(Short exercise) Will you return, word for word, only the lines from the top of the data below down to and including the one with "return wear *"?

(Source excerpt)
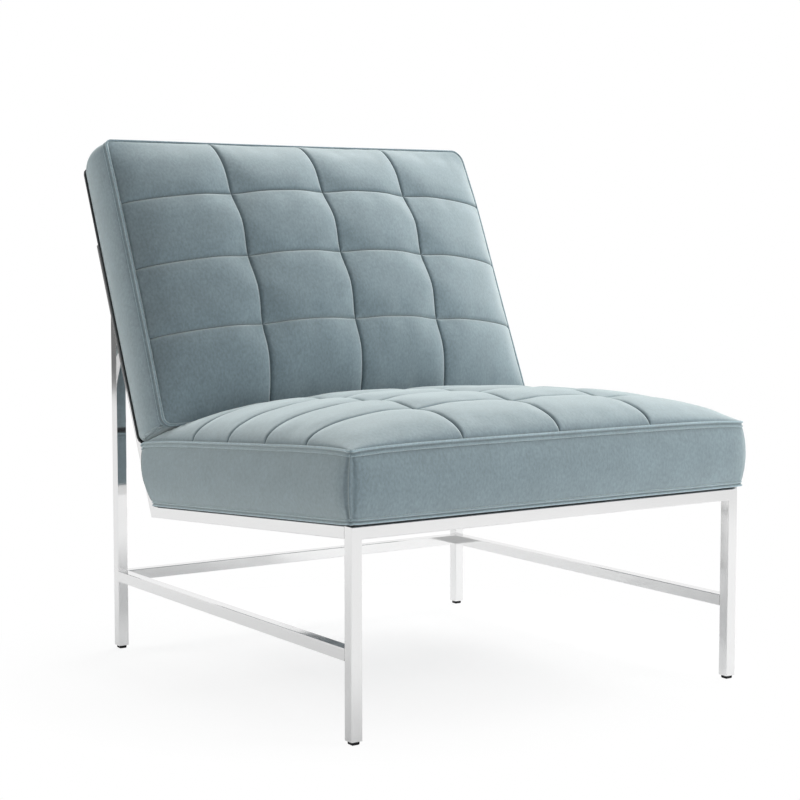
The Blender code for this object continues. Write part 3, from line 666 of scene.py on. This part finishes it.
def corner_wear(ring, column):
    """Wear of the boxing round one vertical seam: shade in its grooves and a gleam on its ridge."""
    offset = ring[:, :, :2] - ring[column][:, :2]
    reach = np.linalg.norm(offset, axis=2)
    on_side = np.abs(offset[:, :, 1]) > np.abs(offset[:, :, 0])
    on_side_or_front = [shade * bell(reach - RIDGE_GROOVE_PLACE, width * RIDGE_GROOVE_REACH)
                        for shade, width in (SIDE_SHADE, FRONT_SHADE)]
    dark = np.where(reach > RIDGE_REACH, np.where(on_side, *on_side_or_front), 0.0)
    wear = RIDGE_WEAR * np.where(ring[:, :, 0] > 0, RIDGE_RIGHT, 1.0)
    return wear * (dark - RIDGE_GLEAM * bell(reach, RIDGE_REACH))


def cover(pad):
    """Sewn cover: tufted top and boxing in one shell."""
    xs, ys, levels, top, sides = stuffed(pad)
    points, faces, below = sheet(top, sides)
    piece = new_piece(f"{pad.name}_velvet_cover", pad.plane.place(points), faces, VELVET)
    x, y = np.meshgrid(xs, ys, indexing="ij")
    nearest = np.minimum(*pad.seam_distances(x, y))
    crease = np.zeros(len(points))
    crease[:nearest.size] = np.exp(-nearest / CREASE_REACH).ravel()
    crease[below] = np.maximum(crease[below], FLANGE_WEAR * pad.flange_crease(levels))
    if pad.corner_seams:
        corner = sum(corner_wear(points[below], column) for column in corners_of(xs, ys)[:2])
        crease[below] = np.where(corner < 0, corner, np.maximum(crease[below], corner))
    crease[below[:, -1]] = 1.0
    set_crease(piece, CREASE_SHADE * crease)
    shell = piece.modifiers.new("fabric thickness", "SOLIDIFY")
    shell.thickness = COVER_THICKNESS
    shell.offset = -1.0
    return piece, sides


def welt_profile(flange_reach):
    """Outline of the flanged welt: reach along the boxing, stand off it and the pile's wear."""
    angles = np.linspace(math.pi, CORD_END, WELT_POINTS)
    share = np.linspace(0.0, 1.0, WELT_POINTS)[1:]
    ridge = smooth_step(2 * share - 1)
    edge_share = np.linspace(0.0, 1.0, FLANGE_EDGE_POINTS + 1)[1:]
    edge = math.pi / 2 * (1 - edge_share)
    cord_stop = CORD_REACH + CORD_RADIUS
    reach = np.concatenate((CORD_REACH + CORD_RADIUS * np.cos(angles),
                            cord_stop + share * (flange_reach - cord_stop),
                            flange_reach + FLANGE_RIDGE * np.cos(edge)))
    stand = np.concatenate((CORD_STAND + CORD_RADIUS * np.sin(angles),
                            FLANGE_STAND + (FLANGE_RIDGE - FLANGE_STAND) * ridge,
                            FLANGE_RIDGE * np.sin(edge)))
    to_groove = np.arange(WELT_POINTS)[::-1]
    wear = np.concatenate((GROOVE_SHADE * bell(to_groove, GROOVE_SHADE_POINTS)
                           - CORD_SHINE * np.sin(angles),
                           GROOVE_SHADE * (1 - share) - RIDGE_SHINE * ridge,
                           -RIDGE_SHINE * (1 - edge_share)))
    return reach, stand, wear


def welt(pad, name, sides, at_top):
    """Flanged welt round the pad, along its top edge or its foot."""
    boxing = np.concatenate([side[:-1] for side in sides])
    if at_top:
        edge, inner = boxing[:, -1], boxing[:, -1 - WELT_LEVELS]
    else:
        edge, inner = boxing[:, 0], boxing[:, WELT_LEVELS]
    along = inner - edge
    for _ in range(WELT_CALM):
        along = (np.roll(along, 1, axis=0) + along + np.roll(along, -1, axis=0)) / 3
    along /= np.linalg.norm(along, axis=1, keepdims=True)
    if not at_top:
        edge = edge - along * (WELT_START + FOOT_DROP)
    run = np.roll(edge, -1, axis=0) - np.roll(edge, 1, axis=0)
    run /= np.linalg.norm(run, axis=1, keepdims=True)
    out = np.cross(run, (0.0, 0.0, 1.0))
    out -= along * np.sum(out * along, axis=1, keepdims=True)
    out /= np.linalg.norm(out, axis=1, keepdims=True)
    reach, stand, wear = welt_profile(pad.flange if at_top else FOOT_FLANGE + FOOT_DROP)
    outline = [(r, s + WELT_LIFT) for r, s in zip(reach, stand)]
    outline += [(reach[-1], -WELT_LIFT), (reach[0], -WELT_LIFT)]
    rings = np.stack([edge + along * r + out * s for r, s in outline], axis=1)
    count, size = rings.shape[:2]
    index = np.arange(count * size).reshape(count, size)
    after = np.roll(index, -1, axis=0)
    faces = np.stack((index, after, np.roll(after, -1, axis=1), np.roll(index, -1, axis=1)), axis=-1)
    points = pad.plane.place(rings.reshape(-1, 3))
    piece = new_piece(name, points, faces.reshape(-1, 4).tolist(), VELVET)
    set_crease(piece, np.tile(np.append(wear, (0.0, 0.0)), count))
    return piece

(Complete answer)
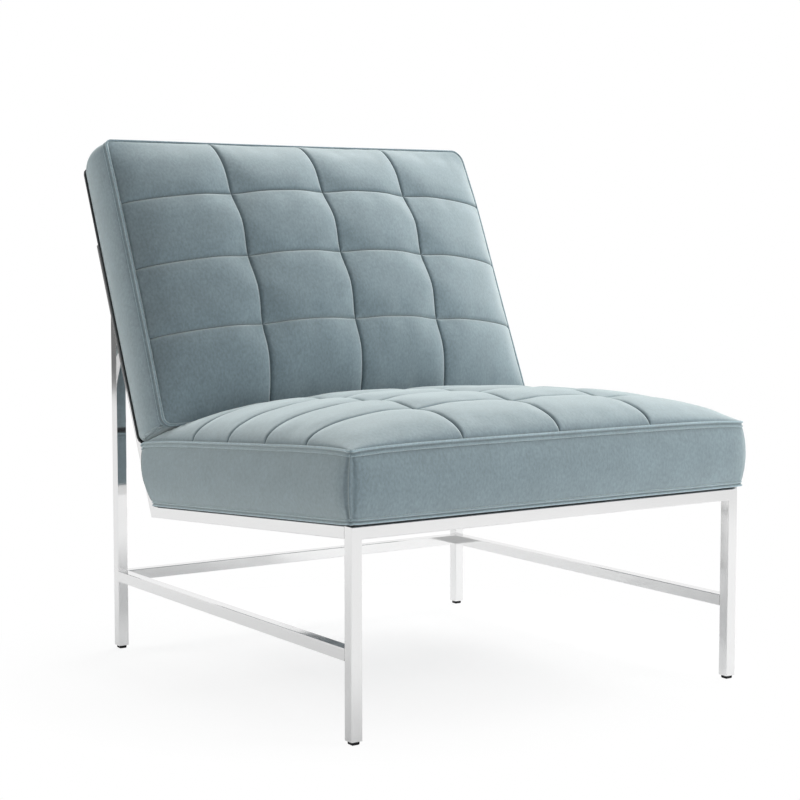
The Blender code for this object continues. Write part 3, from line 666 of scene.py on. This part finishes it.
def corner_wear(ring, column):
    """Wear of the boxing round one vertical seam: shade in its grooves and a gleam on its ridge."""
    offset = ring[:, :, :2] - ring[column][:, :2]
    reach = np.linalg.norm(offset, axis=2)
    on_side = np.abs(offset[:, :, 1]) > np.abs(offset[:, :, 0])
    on_side_or_front = [shade * bell(reach - RIDGE_GROOVE_PLACE, width * RIDGE_GROOVE_REACH)
                        for shade, width in (SIDE_SHADE, FRONT_SHADE)]
    dark = np.where(reach > RIDGE_REACH, np.where(on_side, *on_side_or_front), 0.0)
    wear = RIDGE_WEAR * np.where(ring[:, :, 0] > 0, RIDGE_RIGHT, 1.0)
    return wear * (dark - RIDGE_GLEAM * bell(reach, RIDGE_REACH))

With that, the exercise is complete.